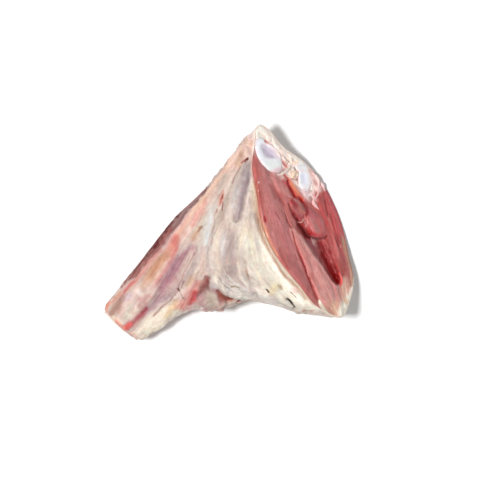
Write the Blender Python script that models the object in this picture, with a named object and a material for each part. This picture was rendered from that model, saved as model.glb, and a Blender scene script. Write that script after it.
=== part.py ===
# Raw mutton shank, lying on its flank with the cut muscle tilted up towards +X.
# Two solids: the meat, one fan-shaped piece from the sawn shin end to the big oblique cut, and the shin
# bone, which runs through it from the sawn end to the knuckle that shows at the top of the cut.
# +X runs along the shank from the sawn end to the cut, +Y is the shin side, +Z is up. The origin is at the
# middle of the box, on the surface that the shank lies on.

import bmesh
import bpy
import numpy as np

MM = 0.001

# Driving dimensions, in millimetres.
# The meat is a row of closed sections between two edges seen from above: the shin edge, over the bone, and
# the calf edge, where the muscle hangs. Each station gives one section.
STATION = [0.00, 0.12, 0.25, 0.36, 0.46, 0.58, 0.72, 0.86, 1.00]
SHIN_EDGE_X = [-97.0, -78.5, -58.0, -36.5, -18.0, 4.5, 28.0, 51.5, 72.8]
SHIN_EDGE_Y = [13.0, 20.8, 29.6, 38.8, 46.6, 52.6, 60.0, 70.0, 77.3]
CALF_EDGE_X = [-86.0, -68.0, -48.0, -32.0, -17.0, 2.0, 18.5, 37.0, 58.0]
CALF_EDGE_Y = [-21.0, -21.2, -18.8, -23.5, -30.8, -34.8, -47.5, -63.5, -78.8]
SAW_BULGE = 2.0  # how far the middle of the sawn end stands out
AXIS_HEIGHT = [15.5, 16.5, 18.5, 21.0, 23.5, 26.5, 29.5, 32.0, 34.0]
TOP_HEIGHT = [15.0, 16.0, 18.5, 21.5, 25.0, 30.0, 36.5, 41.0, 43.5]
BELLY_DEPTH = [16.0, 17.0, 19.0, 22.0, 26.0, 31.0, 37.0, 42.0, 44.0]
CUT_TILT = 42.0  # degrees that the cut leans back from upright
LEAN_POWER = 1.3  # how late the sections take up that lean, as a power of the station

# The rim of the cut, as a share of its length from the shin edge to the calf edge, and how full it is there.
RIM_TOP_AT = [0.0, 0.06, 0.15, 0.30, 0.45, 0.56, 0.70, 0.80, 0.88, 1.0]
RIM_TOP_FULL = [0.50, 0.56, 0.77, 0.85, 0.98, 1.0, 0.91, 0.84, 0.86, 0.65]
RIM_BELLY_AT = [0.0, 0.13, 0.24, 0.38, 0.55, 0.75, 0.90, 1.0]
RIM_BELLY_FULL = [0.50, 0.50, 0.82, 0.97, 1.0, 0.94, 0.95, 0.64]
RIM_BELLY_REACH = 4.0  # how quickly the belly fills out behind the rim, as a power of the station

# The bone: the middle of its shaft and its half thickness, from the sawn end to the knuckle.
SHAFT_AT = [0.00, 0.20, 0.45, 0.70, 0.86, 1.00]
SHAFT_X = [-94.0, -58.0, -14.0, 28.0, 53.0, 75.5]
SHAFT_Y = [0.0, 12.0, 28.0, 40.0, 42.0, 41.8]
SHAFT_Z = [15.0, 17.0, 20.5, 24.5, 27.5, 27.5]
SHAFT_ACROSS = [10.5, 9.5, 10.0, 11.5, 16.0, 28.0]
SHAFT_THROUGH = [8.5, 8.0, 8.5, 9.5, 11.0, 12.5]
KNUCKLE_TURN = 37.0  # degrees that the knuckle's long way is turned in the cut, from across towards the belly
KNUCKLE_TURN_POWER = 1.6  # how late the bone's sections take up that turn
CONDYLE_RISE = 4.5  # how far each rounded end stands out of the saddle between them
SADDLE_RISE = 1.0  # how far the saddle stands out of the cut
CONDYLE_APART = 18.0  # from the knuckle's middle to each rounded end's middle
CONDYLE_SPREAD = 11.0  # how broad each rounded end is
GAP = 0.3  # between the bone and the meat round it
CHANNEL_OVERRUN = 3.0  # how far the bone's channel is cut past both of its ends

TO_ORIGIN = [1.0, 0.8, 0.0]  # brings the middle of the box over the origin

# How fine the solids are.
AROUND = 84
ALONG = 28
ACROSS_CUT = 24
BONE_AROUND = 28
BONE_ALONG = 16
BONE_CAP_RINGS = 6

# Grooves in the cut, each as a path in the cut's own plane: millimetres from its shin end, and up from its
# middle line, with how wide and how deep it is.
CUT_GROOVES = [
    {"path": [(66, 17), (74, 13), (97, 11), (116, 8), (137, 8)], "wide": 3.0, "deep": 2.6},
    {"path": [(77, 4), (84, 0), (91, -8), (90, -19)], "wide": 4.6, "deep": 3.6},
    {"path": [(93, -4), (106, -10), (119, -17), (128, -22)], "wide": 6.5, "deep": 7.5},
    {"path": [(72, -23), (86, -26), (106, -28), (124, -30)], "wide": 2.6, "deep": 2.4},
]
CUT_RELIEF_REACH = 0.15  # the share of the cut's width next to the rim over which its relief fades
CUT_SWELLS = [
    {"path": [(70, -8), (80, -14)], "wide": 9.0, "deep": -4.0},
    {"path": [(60, 6), (68, 1)], "wide": 6.0, "deep": -2.5},
    {"path": [(50, 22), (84, 24), (112, 18)], "wide": 13.0, "deep": -3.0},
    {"path": [(104, 4), (126, -4), (142, -6)], "wide": 9.0, "deep": -2.5},
]

# The skin's lower fold on the flank, seen from above, and how far the flap of sinew below it lies back.
FOLD_X = [-27.0, -18.0, -9.0, 1.0, 14.0]
FOLD_Y = [-3.0, -14.0, -25.5, -33.5, -41.0]
FOLD_STEP = 7.0
FOLD_SOFT = 2.5
FOLD_RUN_IN = 8.0
FOLD_RUN_OUT = 14.0
# Grooves along the flank: between shin bone and muscle, and where the skin gathers.
RELIEF_FADE = 0.06  # the last share of the shank over which the flank's relief fades to the clean rim
FLANK_GROOVES = [
    {"path": [(-14, 31), (-36, 20), (-56, 8), (-78, -4)], "wide": 4.0, "deep": 1.8},
    {"path": [(33, 52), (22, 34), (12, 14)], "wide": 5.0, "deep": 2.2},
    {"path": [(6, 42), (-6, 24), (-18, 4)], "wide": 5.0, "deep": 1.6},
]
FLANK_SWELLS = [
    {"path": [(44, 60), (4, 41), (-30, 27), (-62, 13)], "wide": 6.0, "deep": -1.6},
    {"path": [(26, -6), (30, -38)], "wide": 16.0, "deep": -2.5},
]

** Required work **
Every line above should be written out again exactly as it stands.

** Task output **
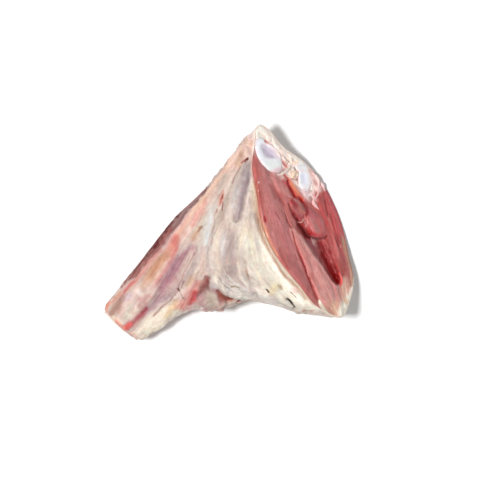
Write the Blender Python script that models the object in this picture, with a named object and a material for each part. This picture was rendered from that model, saved as model.glb, and a Blender scene script. Write that script after it.
=== part.py ===
# Raw mutton shank, lying on its flank with the cut muscle tilted up towards +X.
# Two solids: the meat, one fan-shaped piece from the sawn shin end to the big oblique cut, and the shin
# bone, which runs through it from the sawn end to the knuckle that shows at the top of the cut.
# +X runs along the shank from the sawn end to the cut, +Y is the shin side, +Z is up. The origin is at the
# middle of the box, on the surface that the shank lies on.

import bmesh
import bpy
import numpy as np

MM = 0.001

# Driving dimensions, in millimetres.
# The meat is a row of closed sections between two edges seen from above: the shin edge, over the bone, and
# the calf edge, where the muscle hangs. Each station gives one section.
STATION = [0.00, 0.12, 0.25, 0.36, 0.46, 0.58, 0.72, 0.86, 1.00]
SHIN_EDGE_X = [-97.0, -78.5, -58.0, -36.5, -18.0, 4.5, 28.0, 51.5, 72.8]
SHIN_EDGE_Y = [13.0, 20.8, 29.6, 38.8, 46.6, 52.6, 60.0, 70.0, 77.3]
CALF_EDGE_X = [-86.0, -68.0, -48.0, -32.0, -17.0, 2.0, 18.5, 37.0, 58.0]
CALF_EDGE_Y = [-21.0, -21.2, -18.8, -23.5, -30.8, -34.8, -47.5, -63.5, -78.8]
SAW_BULGE = 2.0  # how far the middle of the sawn end stands out
AXIS_HEIGHT = [15.5, 16.5, 18.5, 21.0, 23.5, 26.5, 29.5, 32.0, 34.0]
TOP_HEIGHT = [15.0, 16.0, 18.5, 21.5, 25.0, 30.0, 36.5, 41.0, 43.5]
BELLY_DEPTH = [16.0, 17.0, 19.0, 22.0, 26.0, 31.0, 37.0, 42.0, 44.0]
CUT_TILT = 42.0  # degrees that the cut leans back from upright
LEAN_POWER = 1.3  # how late the sections take up that lean, as a power of the station

# The rim of the cut, as a share of its length from the shin edge to the calf edge, and how full it is there.
RIM_TOP_AT = [0.0, 0.06, 0.15, 0.30, 0.45, 0.56, 0.70, 0.80, 0.88, 1.0]
RIM_TOP_FULL = [0.50, 0.56, 0.77, 0.85, 0.98, 1.0, 0.91, 0.84, 0.86, 0.65]
RIM_BELLY_AT = [0.0, 0.13, 0.24, 0.38, 0.55, 0.75, 0.90, 1.0]
RIM_BELLY_FULL = [0.50, 0.50, 0.82, 0.97, 1.0, 0.94, 0.95, 0.64]
RIM_BELLY_REACH = 4.0  # how quickly the belly fills out behind the rim, as a power of the station

# The bone: the middle of its shaft and its half thickness, from the sawn end to the knuckle.
SHAFT_AT = [0.00, 0.20, 0.45, 0.70, 0.86, 1.00]
SHAFT_X = [-94.0, -58.0, -14.0, 28.0, 53.0, 75.5]
SHAFT_Y = [0.0, 12.0, 28.0, 40.0, 42.0, 41.8]
SHAFT_Z = [15.0, 17.0, 20.5, 24.5, 27.5, 27.5]
SHAFT_ACROSS = [10.5, 9.5, 10.0, 11.5, 16.0, 28.0]
SHAFT_THROUGH = [8.5, 8.0, 8.5, 9.5, 11.0, 12.5]
KNUCKLE_TURN = 37.0  # degrees that the knuckle's long way is turned in the cut, from across towards the belly
KNUCKLE_TURN_POWER = 1.6  # how late the bone's sections take up that turn
CONDYLE_RISE = 4.5  # how far each rounded end stands out of the saddle between them
SADDLE_RISE = 1.0  # how far the saddle stands out of the cut
CONDYLE_APART = 18.0  # from the knuckle's middle to each rounded end's middle
CONDYLE_SPREAD = 11.0  # how broad each rounded end is
GAP = 0.3  # between the bone and the meat round it
CHANNEL_OVERRUN = 3.0  # how far the bone's channel is cut past both of its ends

TO_ORIGIN = [1.0, 0.8, 0.0]  # brings the middle of the box over the origin

# How fine the solids are.
AROUND = 84
ALONG = 28
ACROSS_CUT = 24
BONE_AROUND = 28
BONE_ALONG = 16
BONE_CAP_RINGS = 6

# Grooves in the cut, each as a path in the cut's own plane: millimetres from its shin end, and up from its
# middle line, with how wide and how deep it is.
CUT_GROOVES = [
    {"path": [(66, 17), (74, 13), (97, 11), (116, 8), (137, 8)], "wide": 3.0, "deep": 2.6},
    {"path": [(77, 4), (84, 0), (91, -8), (90, -19)], "wide": 4.6, "deep": 3.6},
    {"path": [(93, -4), (106, -10), (119, -17), (128, -22)], "wide": 6.5, "deep": 7.5},
    {"path": [(72, -23), (86, -26), (106, -28), (124, -30)], "wide": 2.6, "deep": 2.4},
]
CUT_RELIEF_REACH = 0.15  # the share of the cut's width next to the rim over which its relief fades
CUT_SWELLS = [
    {"path": [(70, -8), (80, -14)], "wide": 9.0, "deep": -4.0},
    {"path": [(60, 6), (68, 1)], "wide": 6.0, "deep": -2.5},
    {"path": [(50, 22), (84, 24), (112, 18)], "wide": 13.0, "deep": -3.0},
    {"path": [(104, 4), (126, -4), (142, -6)], "wide": 9.0, "deep": -2.5},
]

# The skin's lower fold on the flank, seen from above, and how far the flap of sinew below it lies back.
FOLD_X = [-27.0, -18.0, -9.0, 1.0, 14.0]
FOLD_Y = [-3.0, -14.0, -25.5, -33.5, -41.0]
FOLD_STEP = 7.0
FOLD_SOFT = 2.5
FOLD_RUN_IN = 8.0
FOLD_RUN_OUT = 14.0
# Grooves along the flank: between shin bone and muscle, and where the skin gathers.
RELIEF_FADE = 0.06  # the last share of the shank over which the flank's relief fades to the clean rim
FLANK_GROOVES = [
    {"path": [(-14, 31), (-36, 20), (-56, 8), (-78, -4)], "wide": 4.0, "deep": 1.8},
    {"path": [(33, 52), (22, 34), (12, 14)], "wide": 5.0, "deep": 2.2},
    {"path": [(6, 42), (-6, 24), (-18, 4)], "wide": 5.0, "deep": 1.6},
]
FLANK_SWELLS = [
    {"path": [(44, 60), (4, 41), (-30, 27), (-62, 13)], "wide": 6.0, "deep": -1.6},
    {"path": [(26, -6), (30, -38)], "wide": 16.0, "deep": -2.5},
]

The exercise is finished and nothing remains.